New Harmony is a small village in Indiana’s southwesternmost county, right on the Wabash River. It’s surprisingly remote. You won’t pass through it on your way to anywhere else — especially since the bridge to Illinois was closed.

Opened in 1930, the Harmony Way Bridge was built by a private concern and later managed, by no less than a 1941 act of Congress, by the White County (Illinois) Bridge Commission, to which three commissioners were appointed. Inexplicably, in 1998 Congress repealed part of that act that provided a mechanism for appointing commissioners. When the last commissioner resigned or died, there would be nobody to manage the bridge.

I got to drive over this bridge once each way, in 2006, when I took my sons on a Spring Break tour of interesting and historic Indiana sites. We meant to spend a day in New Harmony, which has a fascinating history, but it rained hard when we got there with no end in sight. We drove around New Harmony in a few minutes. I decided we’d see if anything interesting was on the Illinois side of the Wabash. Naught but farm fields, for miles.

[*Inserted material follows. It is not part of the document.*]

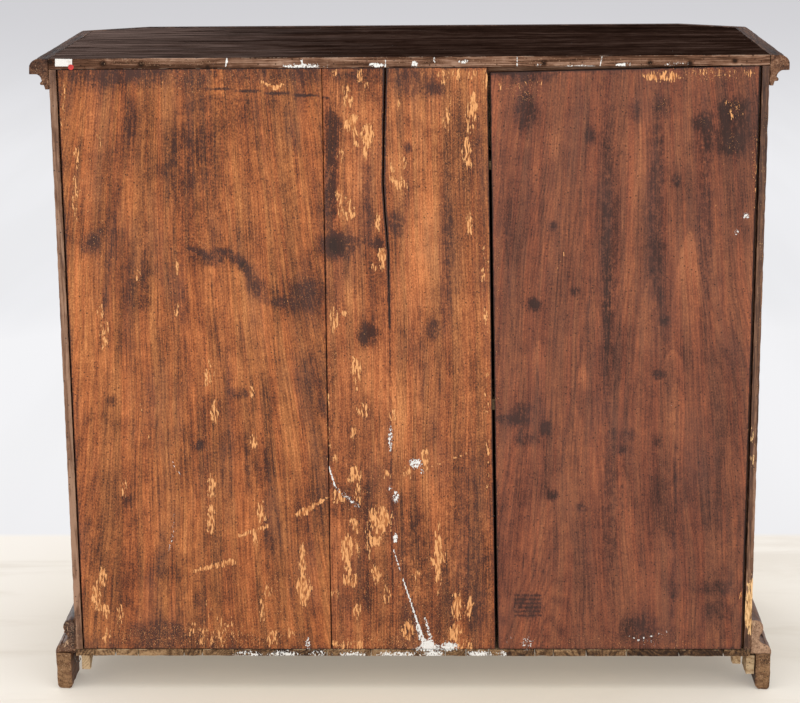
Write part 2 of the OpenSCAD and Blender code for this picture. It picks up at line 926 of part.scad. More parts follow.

It cost two dollars to find that out — this was a toll bridge, a dollar each way. The funds paid for regular operations with a little left over. But bridge maintenance costs serious money, and over time serious structural problems formed that the bridge commission couldn’t afford to fix. Indiana and Illinois officials closed the bridge permanently in May of 2012.

The bridge carried about 900 vehicles a day, mostly farm vehicles and vehicles related to the farm service industry, plus some Illinois residents who worked in nearby Evansville, Indiana. Today to reach New Harmony from Illinois you have to drive up to Interstate 64 and then 14 miles down to this little town, or down to a bridge just west of the town of Mt. Vernon and then 22 miles back up.

The Welcome to Indiana sign by the closed bridge sure seems superfluous.
Some efforts have been made to reopen the bridge, but so far none have succeeded. While we visited New Harmony we saw posters for a proposal to reopen it for pedestrian use and as an outdoor event center. But the Federal law governing the bridge blocks action. The House of Representatives has passed H.R. 6793 (text here) repealing the 1941 act, creating the New Harmony Bridge Bi-State Commission, and transferring control of the bridge to the new commission. Here’s hoping the Senate takes it up and passes it as well.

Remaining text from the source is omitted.